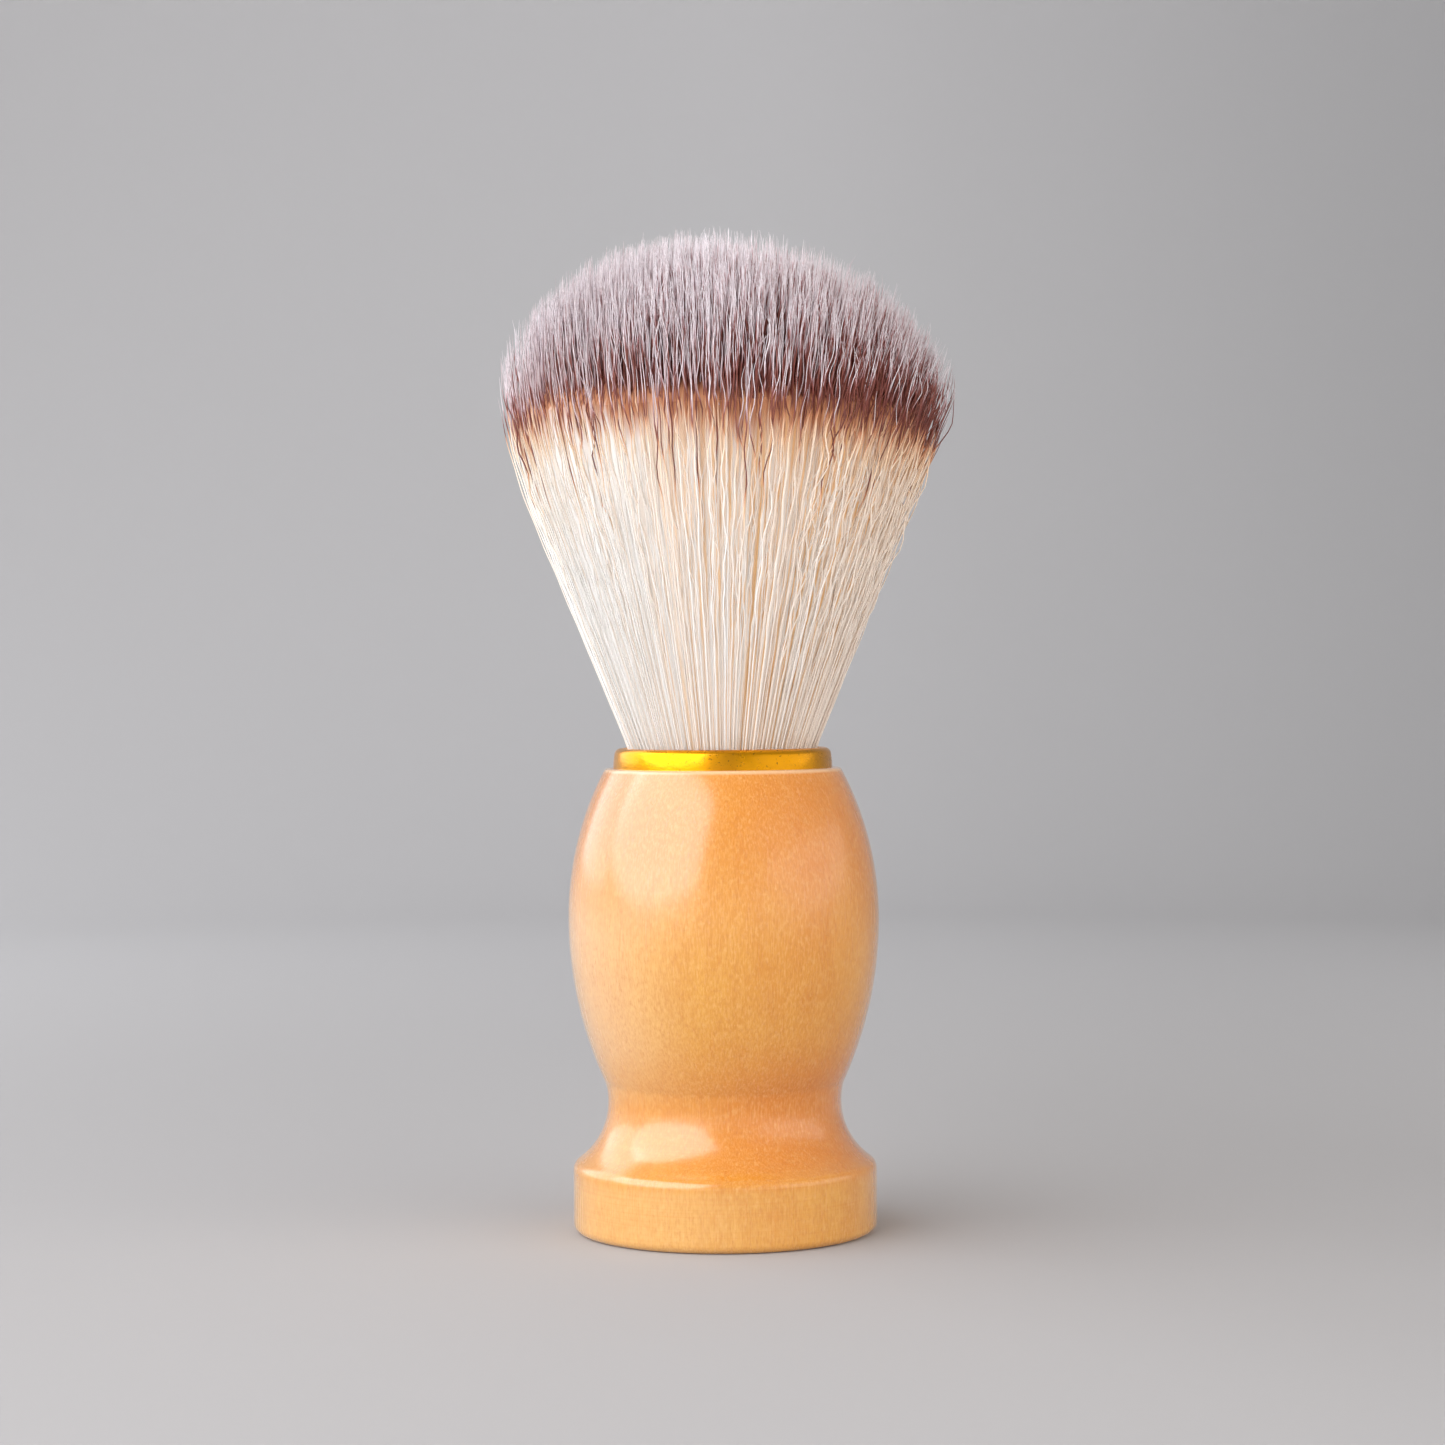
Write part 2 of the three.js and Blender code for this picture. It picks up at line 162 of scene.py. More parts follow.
class FibreSizes(bpy.types.PropertyGroup):
    """The knot: fibres on a sunflower's pattern, fanned out to a dome of tips."""

    fibres: count("Fibres", "In the whole knot", 9600, 100)
    sectors: count("Sectors", "Pieces that each quarter of the knot is made in", 3, 1)
    root_height: length("Root height", "Of the resin's surface above the base", 46.3)
    mouth_height: length("Mouth height", "Of the collar's top above the base", 50.9)
    apex_height: length("Apex height", "Of the dome's top above the base", 103.7)
    dome_drop: length("Dome drop", "From the dome's top to the edge of the fan", 14.0)
    dome_power: number("Dome power", "How flat the dome's top is", 2.8, 1)
    root_radius: length("Root radius", "Of the knot in the resin", 9.1)
    mouth_radius: length("Mouth radius", "Of the knot in the collar's mouth", 9.95)
    reach_radius: length("Reach radius", "That no hair strays past", 24.7)
    spread: number("Spread", "Slope of the fan's outermost fibres", 0.411)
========
Exercise instructions ▸ From the listing above, reproduce all the lines exactly.

Solution to the problem ▸
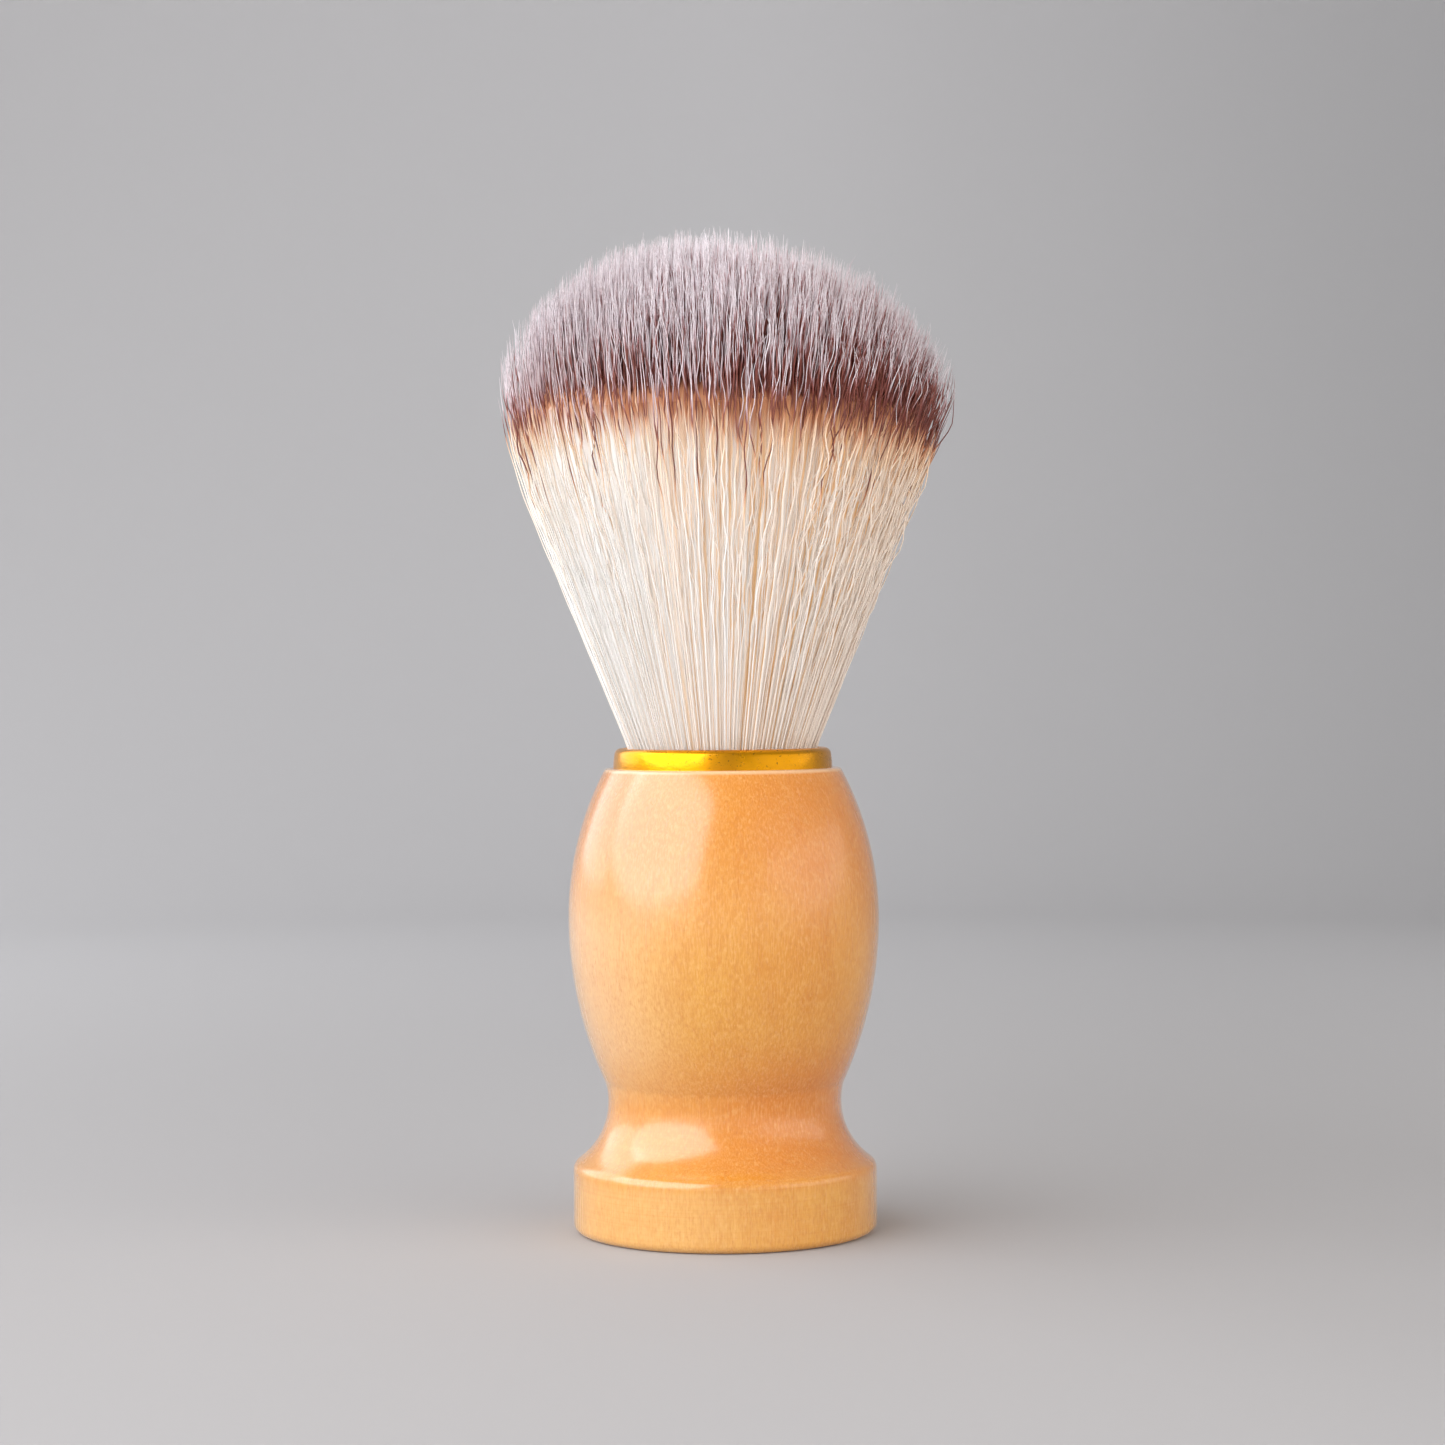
Write part 2 of the three.js and Blender code for this picture. It picks up at line 162 of scene.py. More parts follow.
class FibreSizes(bpy.types.PropertyGroup):
    """The knot: fibres on a sunflower's pattern, fanned out to a dome of tips."""

    fibres: count("Fibres", "In the whole knot", 9600, 100)
    sectors: count("Sectors", "Pieces that each quarter of the knot is made in", 3, 1)
    root_height: length("Root height", "Of the resin's surface above the base", 46.3)
    mouth_height: length("Mouth height", "Of the collar's top above the base", 50.9)
    apex_height: length("Apex height", "Of the dome's top above the base", 103.7)
    dome_drop: length("Dome drop", "From the dome's top to the edge of the fan", 14.0)
    dome_power: number("Dome power", "How flat the dome's top is", 2.8, 1)
    root_radius: length("Root radius", "Of the knot in the resin", 9.1)
    mouth_radius: length("Mouth radius", "Of the knot in the collar's mouth", 9.95)
    reach_radius: length("Reach radius", "That no hair strays past", 24.7)
    spread: number("Spread", "Slope of the fan's outermost fibres", 0.411)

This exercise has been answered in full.